EXERCISE BRIEF.
For the listing that follows, give again exactly the lines from the one with "Write the build123d" to the one with "outlet_blend = 4.0", including both.
==== SOURCE MATERIAL ====
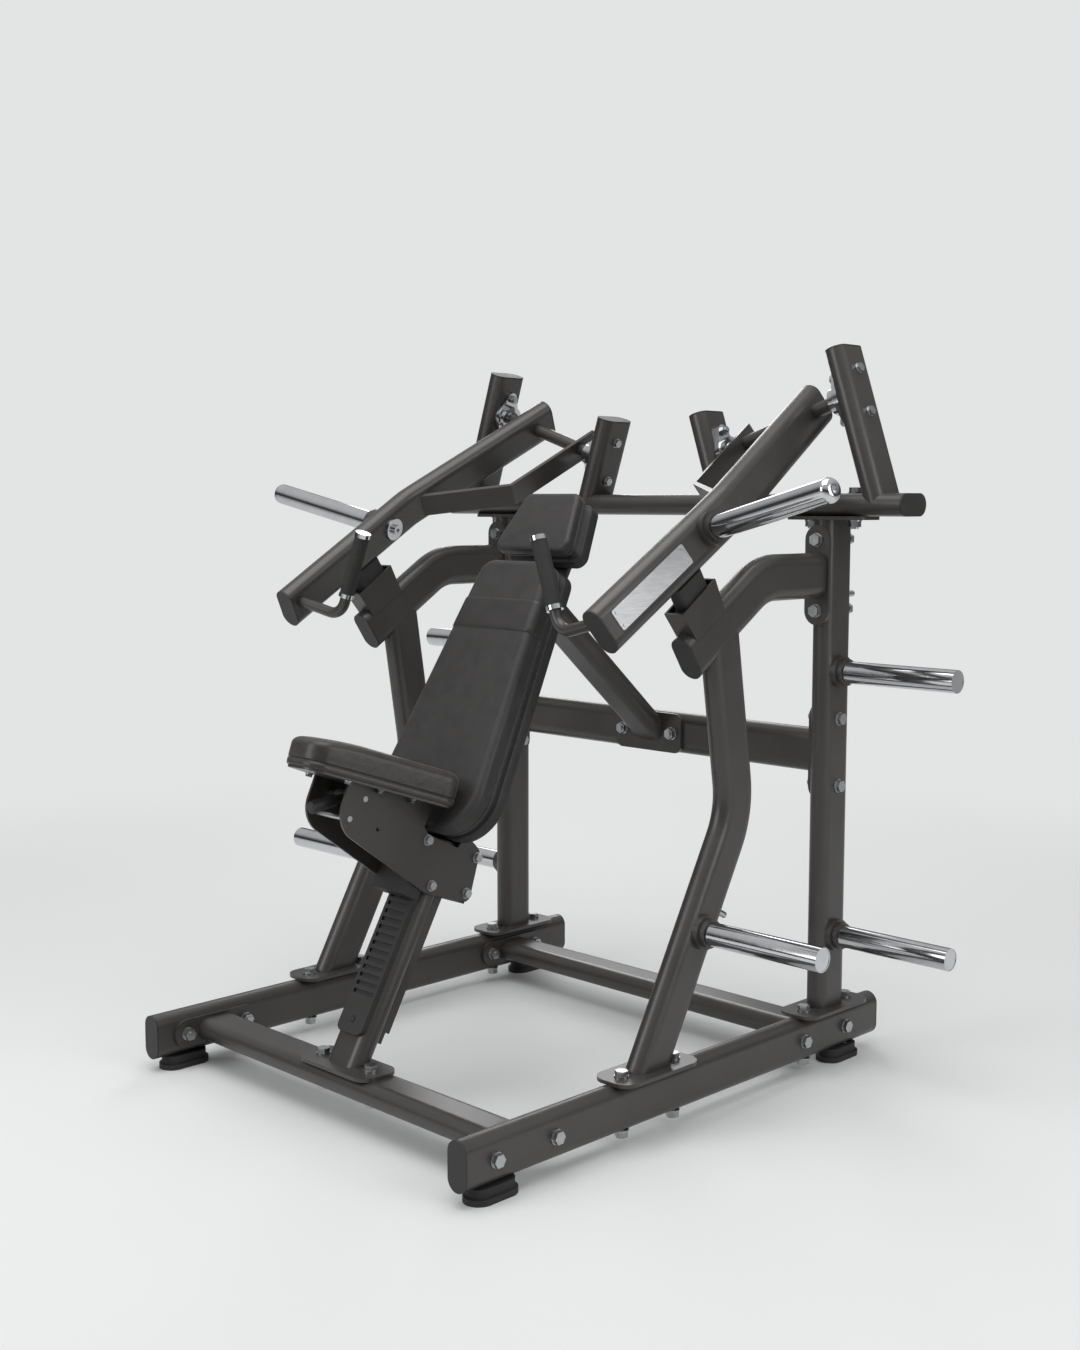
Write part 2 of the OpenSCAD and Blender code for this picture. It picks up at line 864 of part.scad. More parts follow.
module at_short() {
    both() {
        for (y = [-front_bar_y, rear_bar_y], s = [-1, 1]) {
            translate([rail_x + tube_w / 2, y + s * bolt_pair / 2, rail_z]) rotate([0, 90, 0]) children();
        }
        for (s = [-1, 1]) {
            translate([rail_x + s * top_pair / 2, post_y, top_z + tube_w / 2]) children();
            translate([rail_x + tube_w / 2, post_y, mid_z + s * mid_pair / 2]) rotate([0, 90, 0]) children();
        }
        translate([bolt_pair / 2, post_y + tube_w / 2, mid_z]) rotate([-90, 0, 0]) children();
        translate([bolt_pair / 2, -front_bar_y, column_foot_z + plate_t]) children();
    }
}

module at_long() {
    both() for (s = [-1, 1]) {
        for (y = [post_y, -front_saddle_y]) {
            translate([rail_x, y + s * bolt_pair / 2, rail_top + plate_t]) children();
        }
        translate([rail_x, post_front - plate_t, stop_z + s * bolt_pair / 2]) rotate([90, 0, 0]) children();
    }
}

module short_bolts() {
    color(steel) at_short() translate([0, 0, washer_t]) hex_bolt(short_grip + 2 * washer_t + nut_h + 4);
}

module long_bolts() {
    color(steel) at_long() translate([0, 0, washer_t]) hex_bolt(long_grip + 2 * washer_t + nut_h + 2);
}

module washers() {
    color(steel) {
        at_short() for (z = [0, -short_grip - washer_t]) translate([0, 0, z]) washer();
        at_long() for (z = [0, -long_grip - washer_t]) translate([0, 0, z]) washer();
    }
}

module nuts() {
    color(steel) {
        at_short() translate([0, 0, -short_grip - washer_t - nut_h]) nut();
        at_long() translate([0, 0, -long_grip - washer_t - nut_h]) nut();
    }
}

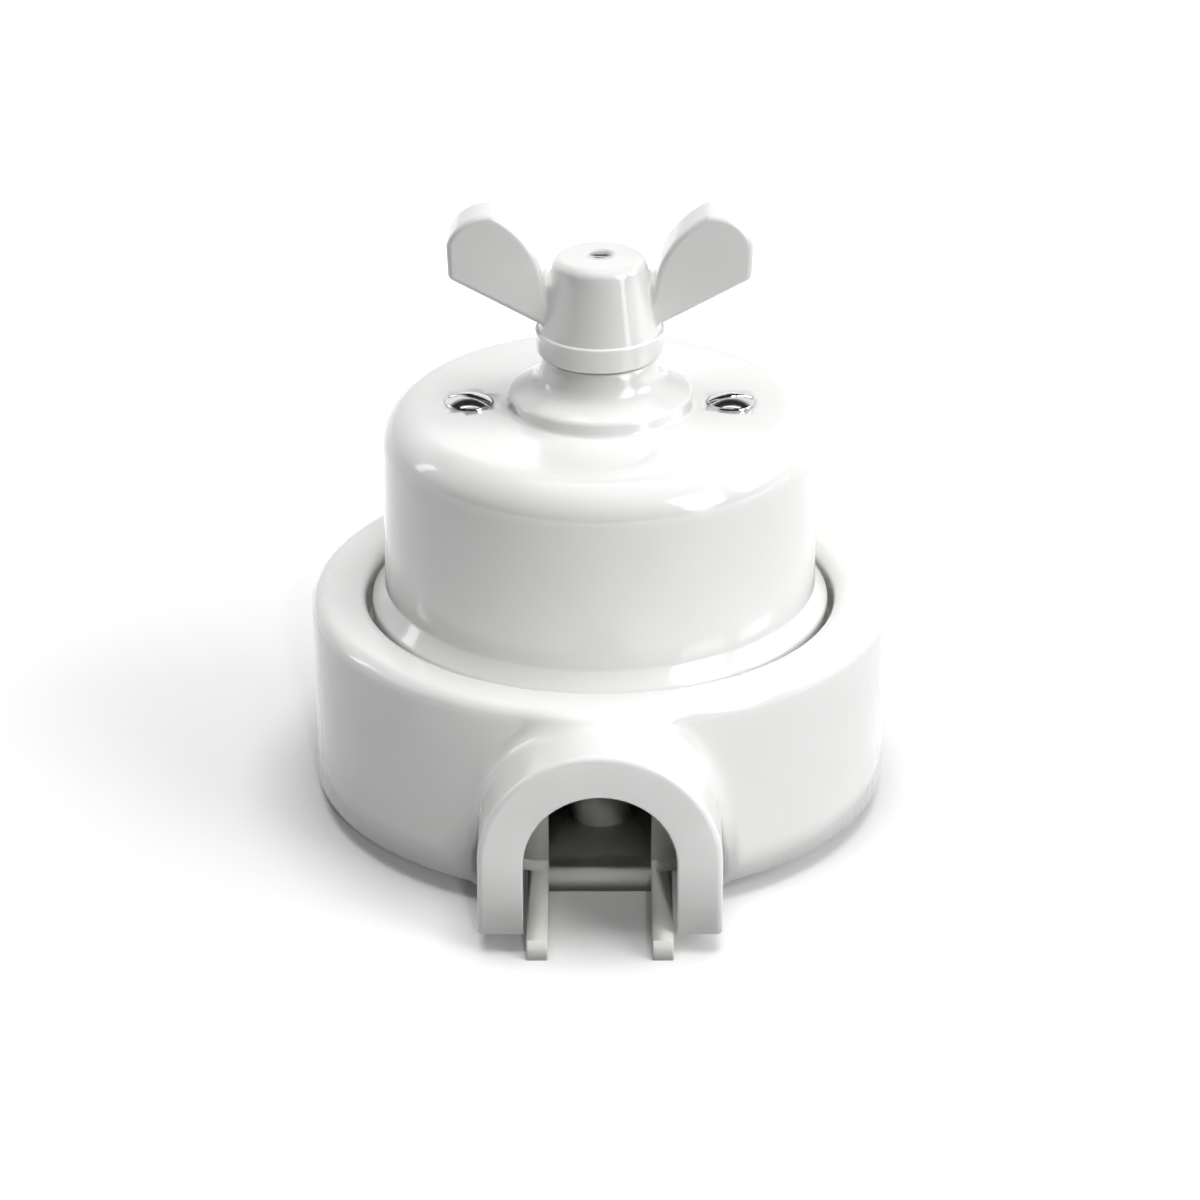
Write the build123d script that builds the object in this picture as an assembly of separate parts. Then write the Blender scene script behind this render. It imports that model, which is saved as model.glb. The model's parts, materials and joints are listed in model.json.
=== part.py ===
from build123d import *
import math
import os

# Surface-mounted rotary light switch: a glazed porcelain cover and butterfly knob over a
# porcelain collar ring with an arched conduit outlet, on a moulded plastic mounting box.
# Millimetres. +Z runs out of the wall along the knob's axis, and z = 0 is the wall face.
# The conduit outlet faces -Y, and the knob's wings lie along X at rest.

# Clearances and small roundings shared by many pieces
running_gap = 0.05
seat_gap = 0.03
touch_gap = 0.05
head_play = 0.1
bore_play = 0.2
screw_play = 0.25
recess_play = 0.4
tap_run_out = 1.0
cut_over = 1.0
edge_break = 0.3

# Collar ring
stand_off = 3.2
collar_height = 29.8
collar_wall = 5.8
collar_draft = 0.35
collar_top_round = 2.4
collar_inner_round = 2.2
collar_play = 0.3

# Arched conduit outlet on the collar ring
outlet_stand = 10.9
outlet_arch_radius = 11.0
outlet_wall = 6.6
outlet_front_round = 1.0
outlet_mouth_round = 0.4
outlet_blend = 4.0

# Mounting box
rim_bearing = 2.3
box_height = 23.4
box_wall_thickness = 2.0
box_floor = 2.4
rim_ledge = 4.6
foot_inset = 5.1
rear_entry_radius = 9.0
wall_screw_inset = 5.5
wall_screw_hole_radius = 2.25
notch_width = 15.1
front_flat_depth = 1.2
fork_prong = 3.0
fork_overhang = 2.0
fork_round = 0.25

# Cover
cover_radius = 32.5
cover_wall = 4.0
cover_height = 36.0
cover_roof = 5.0
cover_shoulder = 6.0
cover_inner_shoulder = 4.0
cover_crown = 0.35
flange_width = 2.05
flange_groove = 0.75
flange_height = 5.05
flange_slope = 2.75
flange_blend = 0.8
flange_rim_round = 1.5
cover_bore_radius = 4.0

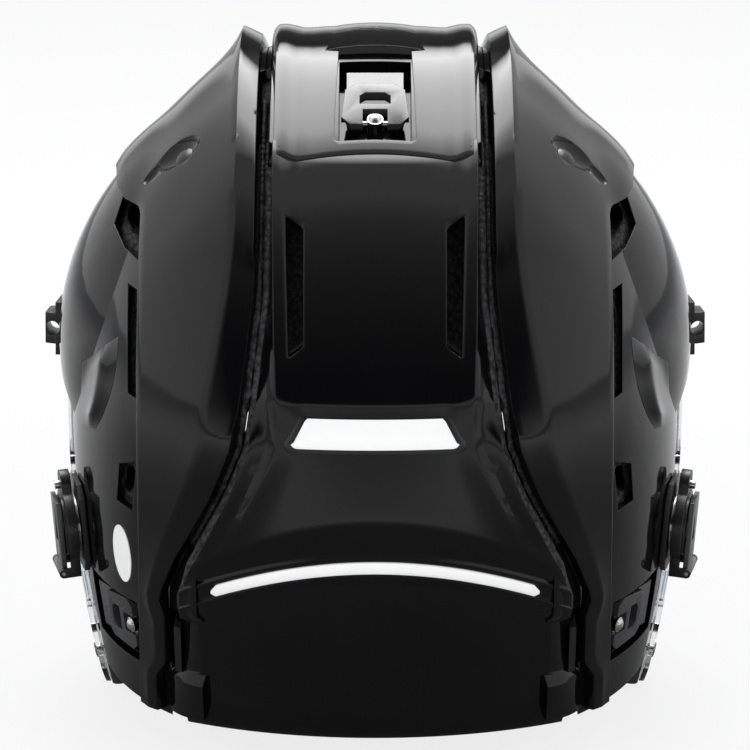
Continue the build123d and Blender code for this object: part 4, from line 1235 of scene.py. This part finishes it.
====
OUTPUT OF THE EXERCISE.
Write the build123d script that builds the object in this picture as an assembly of separate parts. Then write the Blender scene script behind this render. It imports that model, which is saved as model.glb. The model's parts, materials and joints are listed in model.json.
=== part.py ===
from build123d import *
import math
import os

# Surface-mounted rotary light switch: a glazed porcelain cover and butterfly knob over a
# porcelain collar ring with an arched conduit outlet, on a moulded plastic mounting box.
# Millimetres. +Z runs out of the wall along the knob's axis, and z = 0 is the wall face.
# The conduit outlet faces -Y, and the knob's wings lie along X at rest.

# Clearances and small roundings shared by many pieces
running_gap = 0.05
seat_gap = 0.03
touch_gap = 0.05
head_play = 0.1
bore_play = 0.2
screw_play = 0.25
recess_play = 0.4
tap_run_out = 1.0
cut_over = 1.0
edge_break = 0.3

# Collar ring
stand_off = 3.2
collar_height = 29.8
collar_wall = 5.8
collar_draft = 0.35
collar_top_round = 2.4
collar_inner_round = 2.2
collar_play = 0.3

# Arched conduit outlet on the collar ring
outlet_stand = 10.9
outlet_arch_radius = 11.0
outlet_wall = 6.6
outlet_front_round = 1.0
outlet_mouth_round = 0.4
outlet_blend = 4.0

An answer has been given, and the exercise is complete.